Las Vegas Review-Journal

Mexico plans to hold school on television

- By Christophe­r Sherman The Associated Press

MEXICO CITY — Distance learning will begin for more than 30 million Mexican school children Aug. 24, but a return to classrooms will remain an uncertain goal, the country’s education secretary said Monday.

Secretary Esteban Moctezuma Barragán and executives from the country’s largest television networks presented in broad strokes a plan to put educationa­l instructio­n on television.

Moctezuma said that risks to in-person education continue being too high. Officials fear children could become coronaviru­s carriers, infecting relatives at home.

“We wanted to return to in-person classes, but it is not possible, nor prudent,” Moctezuma said.

Students will not return to classrooms until the government’s version of a stoplight to evaluate the pandemic’s risk is safely at green.

Mexico has reported more than 430,000 COVID-19 infections and nearly 48,000 deaths.

Throughout Latin America, nearly all schooling is being carried out online or through television as the pandemic continues to surge here. School districts around the world are struggling with the decision, knowing that for most students there is no substitute for in-person instructio­n.

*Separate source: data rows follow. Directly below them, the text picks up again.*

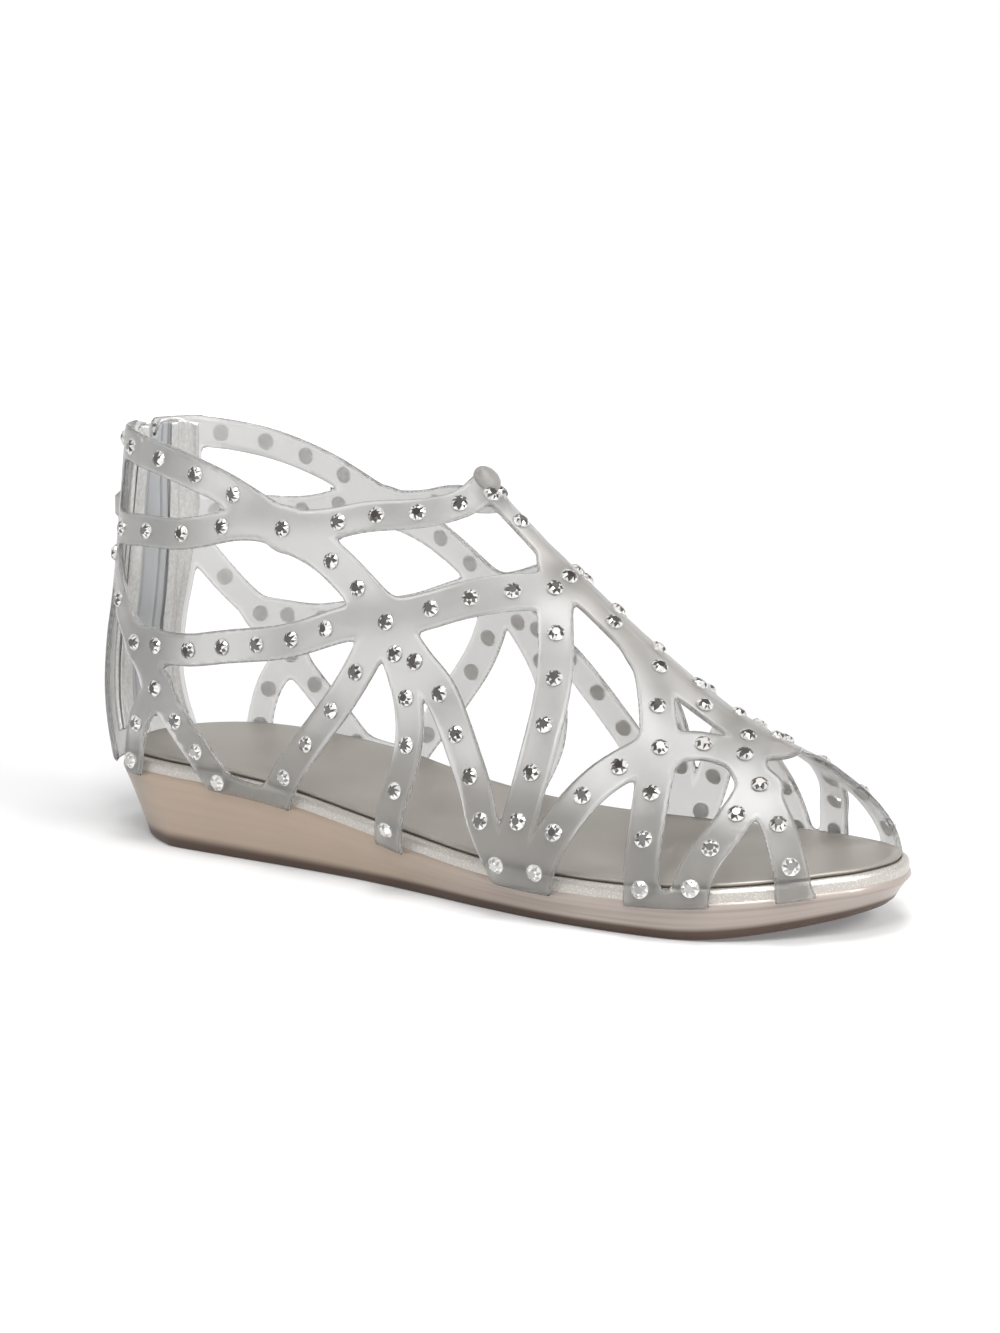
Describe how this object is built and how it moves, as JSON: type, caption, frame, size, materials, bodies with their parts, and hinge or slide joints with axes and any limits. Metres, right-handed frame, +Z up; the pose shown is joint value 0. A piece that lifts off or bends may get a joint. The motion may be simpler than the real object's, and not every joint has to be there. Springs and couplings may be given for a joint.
{
  "type": "jelly sandal",
  "caption": "Right jelly sandal: a translucent moulded cage of crossing straps with an open toe, on a wrapped insole and a low wedge, closed by a zip at the heel.",
  "frame": {"origin": "on the floor, on the flat underside of the sole, under the middle of the heel", "axes": "+X to the toe, +Y to the inner (medial) side of the right foot, +Z up"},
  "size_m": [0.2571, 0.0871, 0.1187],
  "materials": {
    "wedge_champagne": "pearly painted side, bare dark rubber low down",
    "insole_silver": "metallic coated, satin",
    "sock_silver": "metallic coated, satin",
    "jelly_frosted": "frosted translucent",
    "facing_silver": "metallic coated, crinkled",
    "zip_tape_grey": "woven",
    "zip_metal": "dark nickel"
  },
  "bodies": {
    "shoe": {"sole_unit": "wedge_champagne", "insole": "insole_silver", "sock_lining": "sock_silver", "upper": "jelly_frosted", "back_facing_lateral": "facing_silver", "back_facing_medial": "facing_silver", "zip_tape": "zip_tape_grey", "zip_chain": "zip_metal", "zip_slider": "zip_metal"},
    "pull": {"zip_pull": "zip_metal"}
  },
  "joints": [
    {"name": "pull_hinge", "type": "hinge", "parent": "shoe", "child": "pull", "pos_m": [-0.04537, 0, 0.111], "axis": [0, 1, 0], "range_deg": [0, 150]}
  ]
}
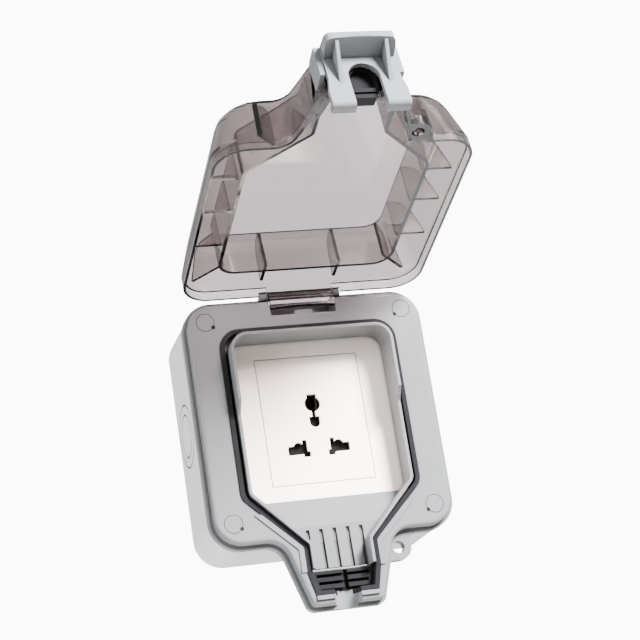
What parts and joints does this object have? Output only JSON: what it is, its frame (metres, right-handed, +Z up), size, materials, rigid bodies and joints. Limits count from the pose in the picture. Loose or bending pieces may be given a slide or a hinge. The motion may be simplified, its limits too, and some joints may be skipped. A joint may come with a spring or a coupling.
{
  "type": "waterproof outlet box",
  "caption": "Wall-mounted weatherproof socket box with a hinged smoke-clear cover, a latch, a gasketed recess and a cable outlet.",
  "frame": {"origin": "centre of the back face, on the wall", "axes": "+X right as seen from the front, +Y into the wall, +Z up"},
  "size_m": [0.1152, 0.1981, 0.2092],
  "materials": {
    "box_grey": "fine matt",
    "deck_grey": "satin",
    "latch_grey": "satin",
    "smoke": "clear, smoke tint",
    "black_rubber": "satin",
    "white": "gloss",
    "dark_plastic": "matt",
    "brass": "rolled strip",
    "steel": "zinc plated"
  },
  "bodies": {
    "housing": {"back_box": "box_grey", "front_frame": "deck_grey", "box_seal": "black_rubber", "cover_gasket": "black_rubber", "cable_comb": "black_rubber", "corner_screws": "steel", "screw_caps": "deck_grey", "socket_plate": "white", "plate_screws": "steel", "socket_module": "white", "contact_carrier": "white", "rear_cover": "white", "rear_cover_screws": "steel", "live_contact": "brass", "neutral_contact": "brass", "earth_contact": "brass", "live_terminal_screw": "steel", "neutral_terminal_screw": "steel", "earth_terminal_screw": "steel", "shutter_spring": "steel", "hinge_pin": "steel"},
    "cover": {"cover": "smoke", "cover_cable_seal": "black_rubber", "latch_pin": "steel"},
    "latch": {"latch": "latch_grey"},
    "shutter": {"shutter": "dark_plastic"}
  },
  "joints": [
    {"name": "cover_hinge", "type": "hinge", "parent": "housing", "child": "cover", "pos_m": [0, -0.0466, 0.0585], "axis": [1, 0, 0], "range_deg": [0, 103.5]},
    {"name": "latch_pivot", "type": "hinge", "parent": "cover", "child": "latch", "pos_m": [0, -0.18307, 0.11204], "axis": [-1, 0, 0], "range_deg": [-5, 9]},
    {"name": "shutter_slide", "type": "slide", "parent": "housing", "child": "shutter", "axis": [0, 0, -1], "range_m": [0, 0.009], "stiffness_N_per_m": 60, "springref_m": -0.004, "deforming": ["shutter_spring"]}
  ]
}
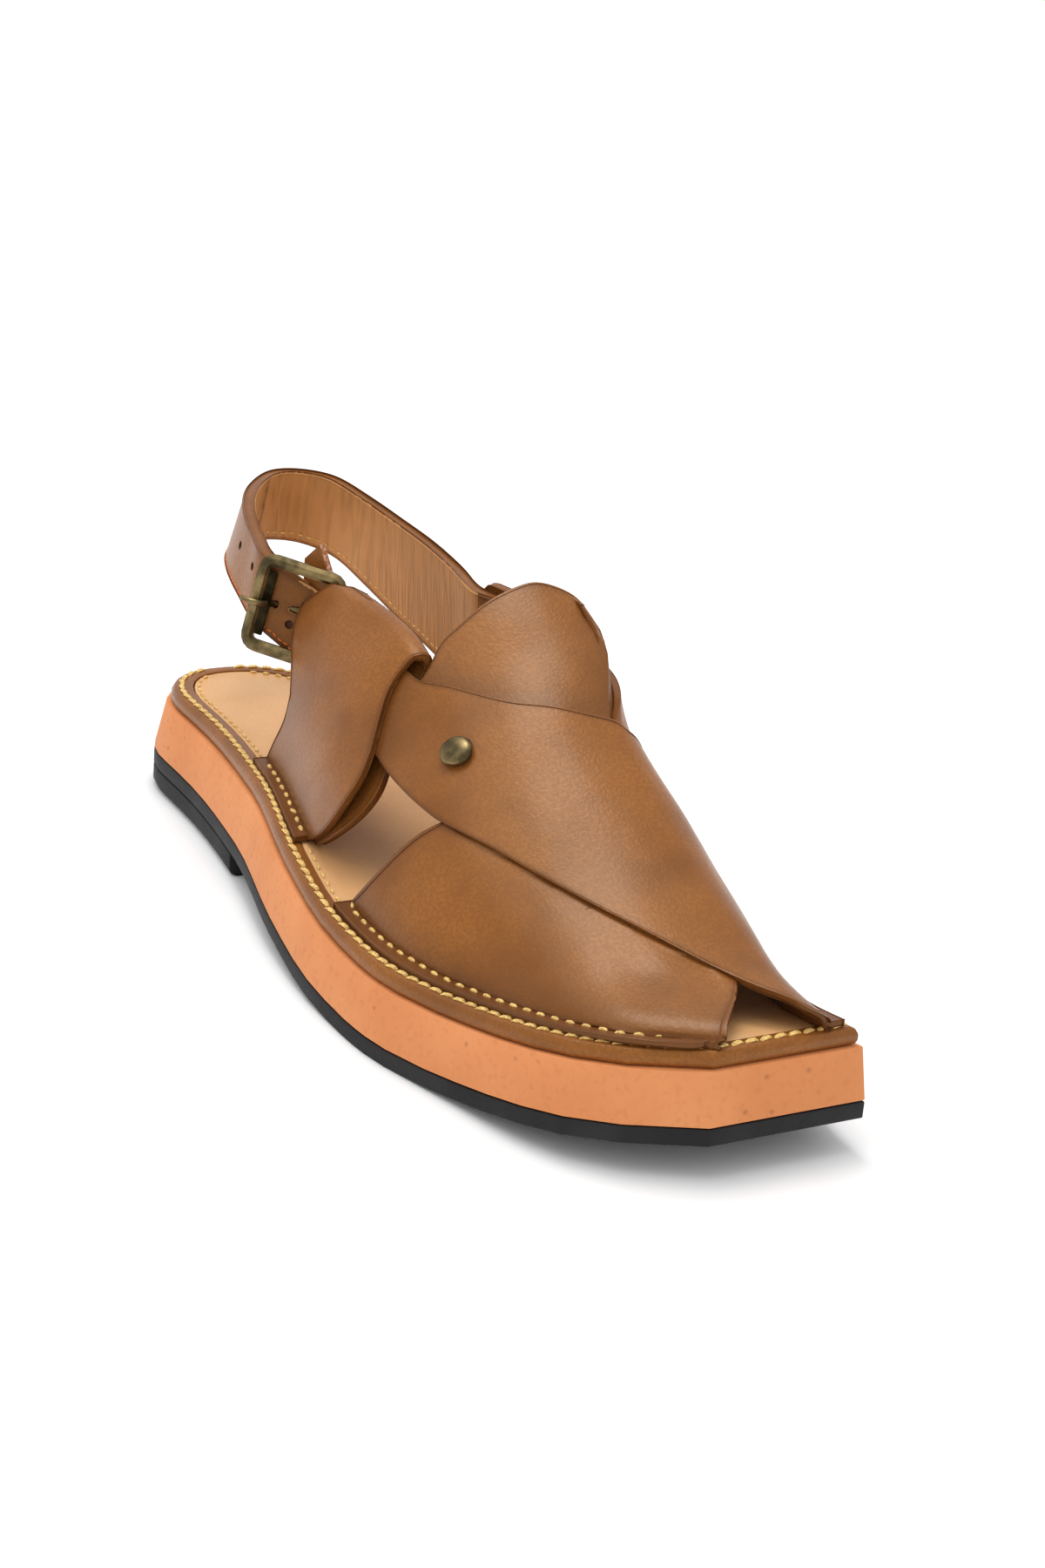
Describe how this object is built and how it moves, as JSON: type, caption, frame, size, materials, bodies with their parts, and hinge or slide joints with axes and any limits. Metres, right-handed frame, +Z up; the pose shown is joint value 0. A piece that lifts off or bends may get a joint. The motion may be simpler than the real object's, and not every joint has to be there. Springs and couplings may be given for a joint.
{
  "type": "peshawari chappal",
  "caption": "Men's leather strap sandal with crossed vamp straps, folded side quarters, a buckled heel strap, a square toe and a layered crepe and rubber sole.",
  "frame": {"origin": "on the floor, under the middle of the heel block's flat tread", "axes": "+X from the heel to the toe, +Y to the inner side of the foot, +Z up"},
  "size_m": [0.2944, 0.1049, 0.1005],
  "materials": {
    "black_rubber": "matt black sheet rubber",
    "terracotta_crepe": "matt terracotta crepe with fine pores",
    "brown_leather": "smooth waxed brown leather",
    "tan_leather": "natural tan leather",
    "antique_brass": "aged brass, satin"
  },
  "bodies": {
    "root": {"outsole": "black_rubber", "heel_block": "black_rubber", "midsole": "terracotta_crepe", "welt": "brown_leather", "insole": "tan_leather", "upper": "brown_leather", "instep_piece": "brown_leather", "quarter_outer": "brown_leather", "quarter_inner": "brown_leather", "heel_strap": "brown_leather", "buckle_frame": "antique_brass", "buckle_prong": "antique_brass", "stud": "antique_brass"}
  },
  "joints": []
}
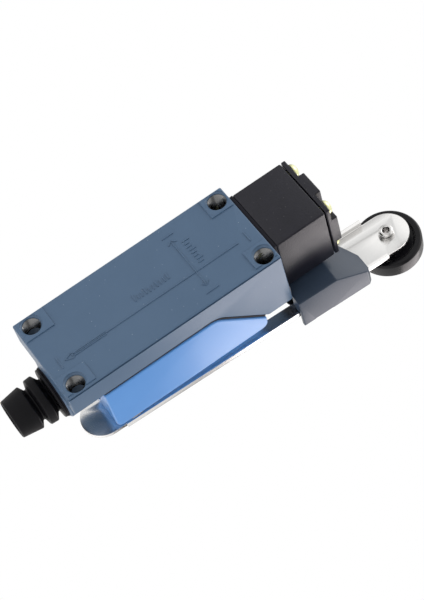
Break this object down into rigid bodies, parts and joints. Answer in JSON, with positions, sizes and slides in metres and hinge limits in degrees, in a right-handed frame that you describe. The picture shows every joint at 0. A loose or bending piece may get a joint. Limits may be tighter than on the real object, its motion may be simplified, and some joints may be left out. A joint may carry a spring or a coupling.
{
  "type": "limit switch",
  "caption": "Adjustable roller lever limit switch: die-cast body, deep cover, rotary head, slotted lever strip with a roller, and a rubber cable gland.",
  "frame": {"origin": "centre of the four mounting holes, on the flat back face of the body", "axes": "+Z towards the head, +Y out of the back mounting face, X across the body"},
  "size_m": [0.031, 0.0366, 0.1167],
  "materials": {
    "grey_paint": "satin blue-grey enamel over die-cast metal",
    "blue_plastic": "satin moulded blue",
    "black_plastic": "fine-grained moulded black",
    "brown_plastic": "moulded phenolic",
    "smoke_plastic": "smoky gloss",
    "red_plastic": "gloss",
    "black_rubber": "soft sheen",
    "steel": "polished stainless",
    "dark_steel": "black oxide",
    "yellow_zinc": "yellow zinc plated",
    "brass": "satin",
    "bronze": "satin",
    "spring_wire": "drawn wire",
    "black_nylon": "satin nylon"
  },
  "bodies": {
    "body": {"block_screw_1": "steel", "block_screw_2": "steel", "cable_grip": "black_rubber", "contact_spring": "spring_wire", "cover": "blue_plastic", "cover_gasket": "black_rubber", "cover_screw_1": "steel", "cover_screw_2": "steel", "gland_body": "black_plastic", "gland_washer": "black_rubber", "ground_screw": "brass", "ground_washer": "brass", "head_cap": "black_plastic", "head_gasket": "black_rubber", "head_housing": "black_plastic", "head_screw_1": "yellow_zinc", "head_screw_2": "yellow_zinc", "head_screw_3": "yellow_zinc", "head_screw_4": "yellow_zinc", "housing": "grey_paint", "shaft_bush": "bronze", "shaft_seal": "black_rubber", "switch_base": "brown_plastic", "switch_window": "smoke_plastic", "terminal_1": "brass", "terminal_2": "brass", "terminal_3": "brass", "terminal_4": "brass", "terminal_screw_1": "steel", "terminal_screw_2": "steel", "terminal_screw_3": "steel", "terminal_screw_4": "steel"},
    "shaft_set": {"shaft": "steel", "cam": "dark_steel", "return_spring": "spring_wire"},
    "clamp_set": {"lever_clamp": "grey_paint", "clamp_screw": "dark_steel", "strip_bolt": "yellow_zinc", "strip_washer": "dark_steel"},
    "arm": {"lever_strip": "steel", "roller_rivet": "steel", "roller_washer": "steel", "roller_bush": "steel"},
    "roller_wheel": {"roller": "black_nylon"},
    "plunger_rod": {"plunger": "steel"},
    "button": {"switch_button": "red_plastic"},
    "bridge": {"contact_bridge": "brass"}
  },
  "joints": [
    {"name": "shaft_turn", "type": "hinge", "parent": "body", "child": "shaft_set", "pos_m": [0, -0.01, 0.04], "axis": [0, 1, 0], "range_deg": [-45, 45], "stiffness_Nm_per_rad": 0.25},
    {"name": "lever_setting", "type": "hinge", "parent": "shaft_set", "child": "clamp_set", "pos_m": [0, -0.0237, 0.04], "axis": [0, 1, 0], "range_deg": [0, 90]},
    {"name": "strip_setting", "type": "slide", "parent": "clamp_set", "child": "arm", "axis": [-0.0332, 0, 0.9995], "range_m": [-0.001, 0.048]},
    {"name": "roller_spin", "type": "hinge", "parent": "arm", "child": "roller_wheel", "pos_m": [-0.00837, -0.0332, 0.06313], "axis": [0, 1, 0], "continuous": true},
    {"name": "plunger_press", "type": "slide", "parent": "body", "child": "plunger_rod", "axis": [0, 0, -1], "range_m": [0, 0.0012], "stiffness_N_per_m": 600, "springref_m": -0.001},
    {"name": "button_press", "type": "slide", "parent": "body", "child": "button", "axis": [0, 0, -1], "range_m": [0, 0.0012]},
    {"name": "bridge_press", "type": "slide", "parent": "body", "child": "bridge", "axis": [0, 0, -1], "range_m": [0, 0.0012], "deforming": ["contact_spring"]}
  ],
  "couplings": [
    {"joint": "button_press", "follows": "plunger_press", "ratio": 1},
    {"joint": "bridge_press", "follows": "plunger_press", "ratio": 1}
  ]
}
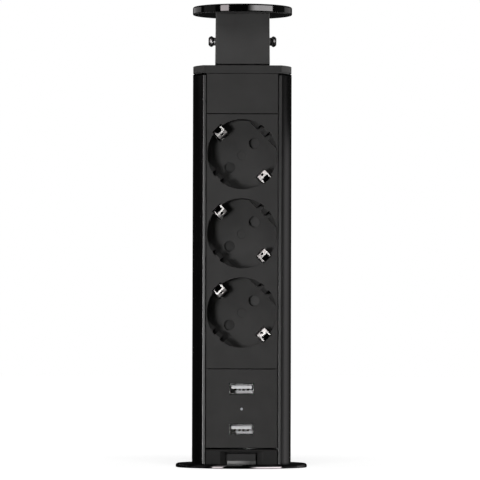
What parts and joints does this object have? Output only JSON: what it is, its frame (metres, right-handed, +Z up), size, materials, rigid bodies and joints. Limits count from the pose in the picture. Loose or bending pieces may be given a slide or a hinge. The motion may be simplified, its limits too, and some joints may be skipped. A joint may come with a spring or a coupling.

Moctezuma cited several countries that opened schools and then had to close them as infections spread.

In Mexico, remote indigenous communitie­s will be able to access instructio­n through government radio stations.

Moctezuma said television was a good option because government data shows 94 percent of homes have one. Some 140 million free textbooks will be distribute­d.

“It is returning to classes with all of the formality,” President Andrés Manuel López Obrador said. “This is not an emergency or transitory course. It is starting classes in accordance with the education plan.”